**ITEMS**

▽

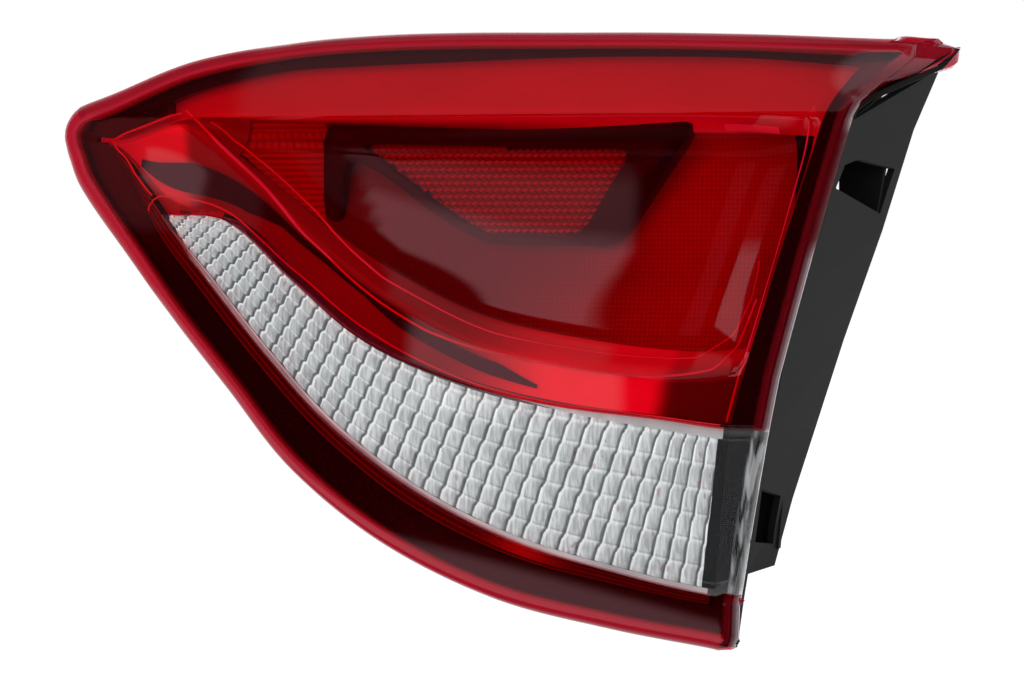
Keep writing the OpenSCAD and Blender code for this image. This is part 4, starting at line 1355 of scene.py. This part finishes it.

△
▽

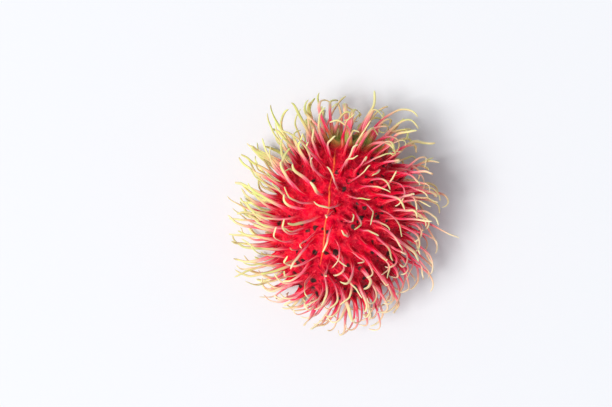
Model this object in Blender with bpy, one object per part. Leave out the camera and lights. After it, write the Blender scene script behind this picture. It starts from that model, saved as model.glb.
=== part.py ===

△
▽

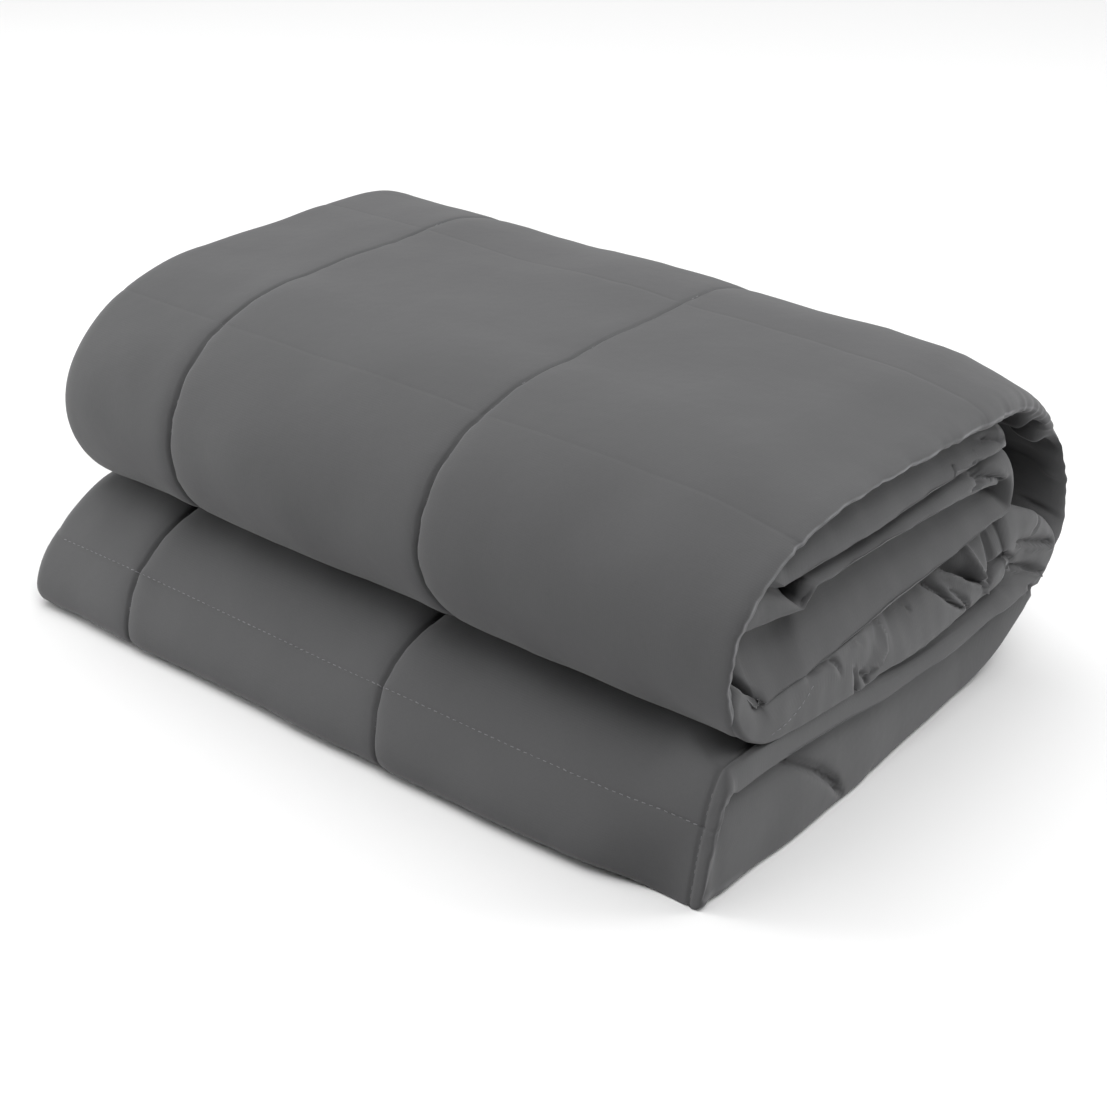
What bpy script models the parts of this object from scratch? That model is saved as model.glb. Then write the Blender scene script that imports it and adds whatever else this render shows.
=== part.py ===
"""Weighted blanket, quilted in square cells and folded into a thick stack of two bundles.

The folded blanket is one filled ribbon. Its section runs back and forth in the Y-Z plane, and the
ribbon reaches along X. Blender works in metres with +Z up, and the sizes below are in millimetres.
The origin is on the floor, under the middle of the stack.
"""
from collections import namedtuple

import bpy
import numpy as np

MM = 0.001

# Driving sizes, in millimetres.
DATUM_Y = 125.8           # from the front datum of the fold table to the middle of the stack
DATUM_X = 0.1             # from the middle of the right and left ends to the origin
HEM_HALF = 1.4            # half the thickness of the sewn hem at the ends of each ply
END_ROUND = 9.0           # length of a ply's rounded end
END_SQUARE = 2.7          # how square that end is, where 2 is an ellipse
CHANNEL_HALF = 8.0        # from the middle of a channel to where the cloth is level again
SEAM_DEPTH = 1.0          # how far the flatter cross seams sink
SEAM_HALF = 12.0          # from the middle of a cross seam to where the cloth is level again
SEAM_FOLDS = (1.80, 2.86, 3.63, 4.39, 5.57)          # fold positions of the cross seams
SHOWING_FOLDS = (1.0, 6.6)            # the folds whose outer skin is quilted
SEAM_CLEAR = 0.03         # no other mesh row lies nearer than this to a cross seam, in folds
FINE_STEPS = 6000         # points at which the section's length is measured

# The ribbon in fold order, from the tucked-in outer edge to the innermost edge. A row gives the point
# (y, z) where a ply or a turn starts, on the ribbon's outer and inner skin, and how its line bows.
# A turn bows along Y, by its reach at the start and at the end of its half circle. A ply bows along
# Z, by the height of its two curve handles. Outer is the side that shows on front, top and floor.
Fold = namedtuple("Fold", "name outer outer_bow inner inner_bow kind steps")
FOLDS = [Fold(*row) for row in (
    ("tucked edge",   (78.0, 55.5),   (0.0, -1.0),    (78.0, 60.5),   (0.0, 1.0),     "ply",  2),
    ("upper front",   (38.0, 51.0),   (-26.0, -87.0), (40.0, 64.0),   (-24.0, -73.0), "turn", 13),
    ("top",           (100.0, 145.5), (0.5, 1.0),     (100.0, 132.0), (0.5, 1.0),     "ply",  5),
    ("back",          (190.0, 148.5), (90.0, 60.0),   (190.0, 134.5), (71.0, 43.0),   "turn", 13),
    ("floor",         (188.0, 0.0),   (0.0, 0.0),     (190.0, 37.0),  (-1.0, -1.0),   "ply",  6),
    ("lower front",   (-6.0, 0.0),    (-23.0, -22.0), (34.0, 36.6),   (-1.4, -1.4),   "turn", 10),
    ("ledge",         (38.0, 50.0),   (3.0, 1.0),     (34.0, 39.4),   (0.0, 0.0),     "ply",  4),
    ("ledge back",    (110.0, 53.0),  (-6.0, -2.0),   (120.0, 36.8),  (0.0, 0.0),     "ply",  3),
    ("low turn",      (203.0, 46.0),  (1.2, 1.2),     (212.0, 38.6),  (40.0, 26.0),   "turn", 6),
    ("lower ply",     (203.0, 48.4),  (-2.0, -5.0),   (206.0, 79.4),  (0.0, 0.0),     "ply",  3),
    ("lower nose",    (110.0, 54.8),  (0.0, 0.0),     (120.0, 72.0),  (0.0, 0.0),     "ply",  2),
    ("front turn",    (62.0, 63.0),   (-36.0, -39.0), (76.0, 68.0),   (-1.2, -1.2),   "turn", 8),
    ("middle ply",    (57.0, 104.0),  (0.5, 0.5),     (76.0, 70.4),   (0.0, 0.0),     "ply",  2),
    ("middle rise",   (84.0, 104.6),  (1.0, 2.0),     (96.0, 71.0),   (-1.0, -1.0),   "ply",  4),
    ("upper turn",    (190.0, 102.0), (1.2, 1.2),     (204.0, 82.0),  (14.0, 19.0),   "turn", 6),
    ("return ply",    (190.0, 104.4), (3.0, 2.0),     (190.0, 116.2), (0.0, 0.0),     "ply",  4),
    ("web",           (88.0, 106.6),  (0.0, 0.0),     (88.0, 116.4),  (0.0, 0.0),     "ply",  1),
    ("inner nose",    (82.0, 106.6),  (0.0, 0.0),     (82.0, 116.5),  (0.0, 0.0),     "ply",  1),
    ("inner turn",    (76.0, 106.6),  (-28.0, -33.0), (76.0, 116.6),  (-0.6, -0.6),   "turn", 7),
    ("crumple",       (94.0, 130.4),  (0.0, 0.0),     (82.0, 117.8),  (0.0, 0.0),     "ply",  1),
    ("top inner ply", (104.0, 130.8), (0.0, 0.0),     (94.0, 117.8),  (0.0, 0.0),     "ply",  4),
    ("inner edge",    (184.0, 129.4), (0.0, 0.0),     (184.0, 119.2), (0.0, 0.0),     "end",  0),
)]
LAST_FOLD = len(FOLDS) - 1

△

**INSTRUCTIONS FOR THE TASK**
Only the lines from the one with "What bpy script" up to the one with "FINE_STEPS = 6000" should be repeated, both included, exactly as they appear.

**EXERCISE ANSWER**
What bpy script models the parts of this object from scratch? That model is saved as model.glb. Then write the Blender scene script that imports it and adds whatever else this render shows.
=== part.py ===
"""Weighted blanket, quilted in square cells and folded into a thick stack of two bundles.

The folded blanket is one filled ribbon. Its section runs back and forth in the Y-Z plane, and the
ribbon reaches along X. Blender works in metres with +Z up, and the sizes below are in millimetres.
The origin is on the floor, under the middle of the stack.
"""
from collections import namedtuple

import bpy
import numpy as np

MM = 0.001

# Driving sizes, in millimetres.
DATUM_Y = 125.8           # from the front datum of the fold table to the middle of the stack
DATUM_X = 0.1             # from the middle of the right and left ends to the origin
HEM_HALF = 1.4            # half the thickness of the sewn hem at the ends of each ply
END_ROUND = 9.0           # length of a ply's rounded end
END_SQUARE = 2.7          # how square that end is, where 2 is an ellipse
CHANNEL_HALF = 8.0        # from the middle of a channel to where the cloth is level again
SEAM_DEPTH = 1.0          # how far the flatter cross seams sink
SEAM_HALF = 12.0          # from the middle of a cross seam to where the cloth is level again
SEAM_FOLDS = (1.80, 2.86, 3.63, 4.39, 5.57)          # fold positions of the cross seams
SHOWING_FOLDS = (1.0, 6.6)            # the folds whose outer skin is quilted
SEAM_CLEAR = 0.03         # no other mesh row lies nearer than this to a cross seam, in folds
FINE_STEPS = 6000         # points at which the section's length is measured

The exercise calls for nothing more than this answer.